US FDA grants Breakthrough Therapy Designation for Takeda’s Pevonedistat
The investigational drug is for the treatment of patients with higher-risk myelodysplastic syndromes (HR-MDS)
Takeda Pharmaceutical Company announced that the US Food and Drug Administration (FDA) has granted Breakthrough Therapy Designation for its investigational drug pevonedistat for the treatment of patients with higher-risk myelodysplastic syndromes (HR-MDS). Pevonedistat, a first in class NEDD8-activating enzyme (NAE) inhibitor, could be the first novel treatment for HR-MDS patients in more than a decade, expanding treatment options that have so far been limited to hypomethylating agent (HMA) monotherapy alone. Even with current treatment options, outcomes for people living with HR-MDS remain poor.

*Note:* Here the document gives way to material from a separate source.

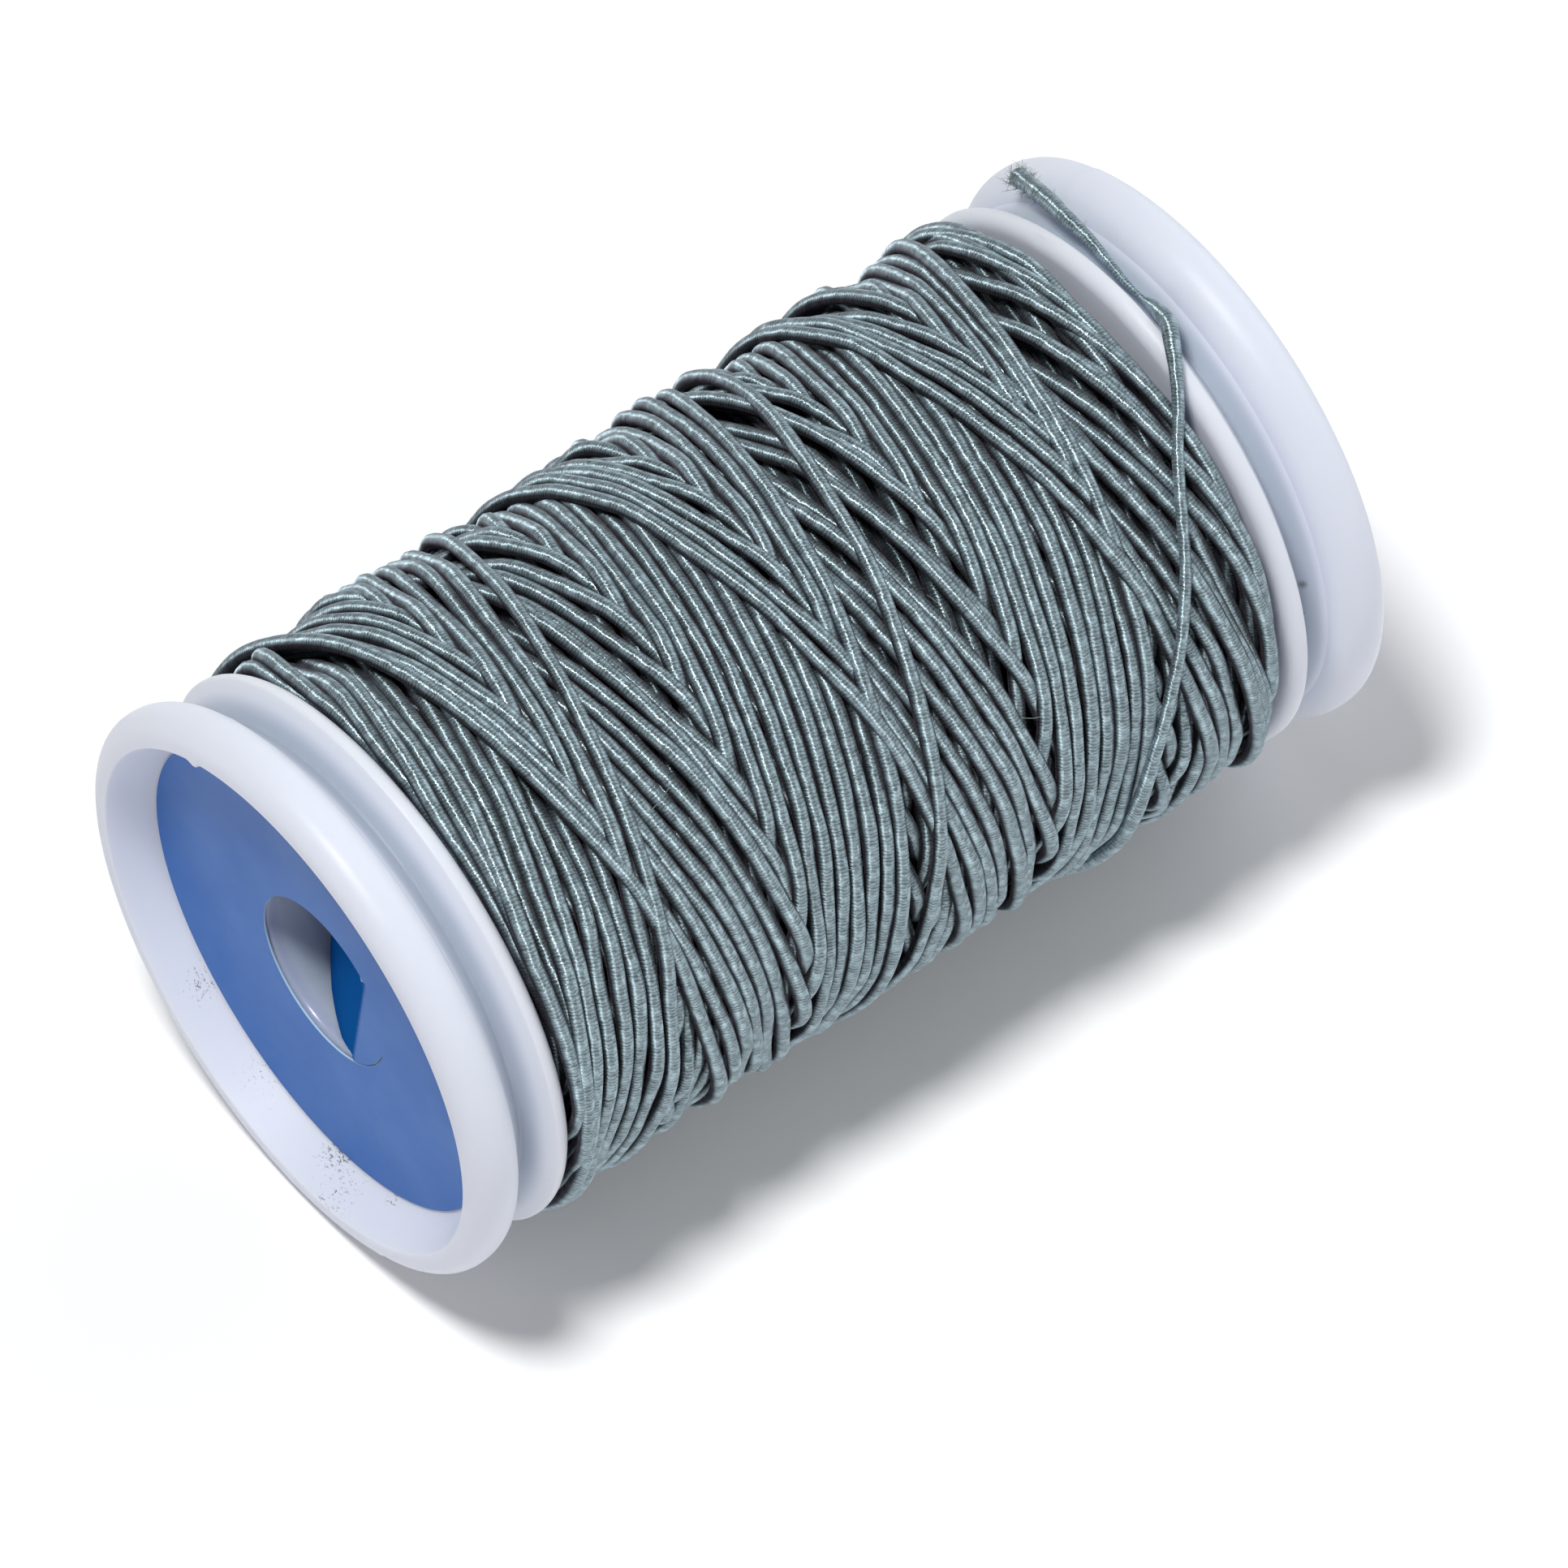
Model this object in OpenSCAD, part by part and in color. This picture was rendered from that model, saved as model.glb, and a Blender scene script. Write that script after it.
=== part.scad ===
// Spool of elastic sewing thread, lying on its rims.
// The spool's axis is Y, the labelled end is at -Y, and the origin is the middle of the bore.
// All sizes are in millimetres.

/* [Rims] */
// Length of the spool over both rims
spool_len = 50; // [46:0.5:56]
// Diameter of the two rims
rim_d = 27.75; // [27.5:0.25:30]
// Width of a rim, from the end face to the V-groove
rim_w = 2.7; // [2.4:0.1:3.4]
// Radius of the rolled outer edge of the end face
rim_round = 1.06; // [0.6:0.02:1.2]
// Radius of the rim's edge beside the V-groove
rim_shoulder = 0.6; // [0.3:0.05:0.8]
// Width of the flat ring left on the end face
rim_face_w = 0.28; // [0.2:0.02:0.6]

/* [V-groove for the thread's end] */
// Width of the groove at its mouth
groove_w = 1.69; // [1.4:0.01:2]
// Width of the groove at its bottom
groove_floor_w = 0.24; // [0.1:0.02:0.4]
// Depth of the groove below the inner flange's edge
groove_depth = 1.5; // [1:0.1:2]

/* [Inner flanges] */
// Diameter of the inner flanges
flange_d = 26.82; // [26.4:0.02:27.4]
// Width of an inner flange at its edge
flange_w = 0.87; // [0.8:0.01:1.4]
// Radius of the flange's edge beside the V-groove
flange_shoulder = 0.35; // [0.15:0.05:0.4]
// Radius of the flange's edge beside the thread
flange_round = 0.25; // [0.1:0.05:0.35]
// How much further the flange's thread side reaches in at the barrel than at its edge
flange_draft = 0.5; // [0.1:0.1:1]

/* [Recessed ends] */
// Depth of the recess below the end face
recess_depth = 2.13; // [1.4:0.01:3]
// How much the recess narrows from its lip to its floor, on the radius
recess_draft = 0.86; // [0.3:0.02:1.4]
// Radius that softens the lip of the recess
lip_round = 0.1; // [0.05:0.05:0.3]

/* [Barrel] */
// Diameter of the through bore
bore_d = 8.1; // [7:0.1:9]
// Chamfer at each end of the bore
bore_chamfer = 0.25; // [0.1:0.05:0.5]
// Wall of the barrel round the bore
barrel_wall = 1.6; // [1.2:0.1:2.2]

/* [Label] */
// Thickness of the paper label
label_t = 0.15; // [0.1:0.05:0.3]
// Gap between the label's rim and the recess wall
label_gap = 0.12; // [0.06:0.02:0.4]
// How much wider the label's hole is than the bore, on the radius
label_hole_gap = 0.3; // [0.25:0.05:0.6]

/* [Thread] */
// Diameter of the covered elastic thread, relaxed
thread_d = 0.72; // [0.5:0.02:0.76]
// How far the outer turns lie below the edge of the inner flanges
thread_below_edge = 0.21; // [0.1:0.01:0.6]
// Turns of the outer layers, half laid out and half laid back
wind_turns = 24; // [12:2:24]
// Gap between crossing layers of the outer turns
layer_gap = 0.45; // [0.42:0.01:0.5]
// Gap between the outer turns and the inner flanges
flange_gap = 0.15; // [0.1:0.05:0.5]
// Gap between the wound core and what it lies on or carries
core_gap = 0.05; // [0.03:0.01:0.1]

/* [Hidden] */
$fn = 96;

plastic_colour = [0.88, 0.90, 0.95];
label_colour = [0.20, 0.36, 0.66];
thread_colour = [0.47, 0.54, 0.54];

arc_steps = 8;
end_y = spool_len / 2;
rim_r = rim_d / 2;
floor_y = end_y - recess_depth;
lip_r = rim_r - rim_round - rim_face_w - lip_round;
recess_r = lip_r - recess_draft;
bore_r = bore_d / 2;
barrel_r = bore_r + barrel_wall;
flange_r = flange_d / 2;
rim_inner_y = end_y - rim_w;
flange_outer_y = rim_inner_y - groove_w;
flange_inner_y = flange_outer_y - flange_w;
groove_mid_y = rim_inner_y - groove_w / 2;
groove_r = flange_r - groove_depth;
groove_tilt = atan((groove_w - groove_floor_w) / 2 / groove_depth);
flange_tilt = atan(flange_draft / (flange_r - barrel_r));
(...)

The Breakthrough Therapy Designation is based on the final analysis of the Pevonedistat-2001 Phase 2 study, which evaluated pevonedistat plus azacitidine versus azacitidine alone in patients with rare leukaemias, including HR-MDS. The FDA considered a number of endpoints, including overall survival (OS), event-free survival (EFS), complete remission (CR) and transfusion independence, as well as the adverse event profile. This designation signals a potential advancement in addressing the needs of people living with HR-MDS, for whom few therapies exist and the benefits are limited.
“Higher-risk MDS is associated with poor prognosis, diminished quality of life and a higher chance of transformation to acute myeloid leukaemia, another aggressive cancer. The combination of pevonedistat and azacitidine is a promising therapeutic approach with the potential to be the first novel treatment advancement for higher-risk MDS in more than 10 years,” said Christopher Arendt, Head, Oncology Therapeutic Area Unit, Takeda.
Breakthrough Therapy Designation from the US FDA is granted to accelerate the development and regulatory review of investigational drugs that are intended to treat serious or life-threatening ailments. Agents with this designation have shown preliminary clinical evidence that indicates that the drug may demonstrate substantial improvement over existing therapies on one or more clinically significant endpoints.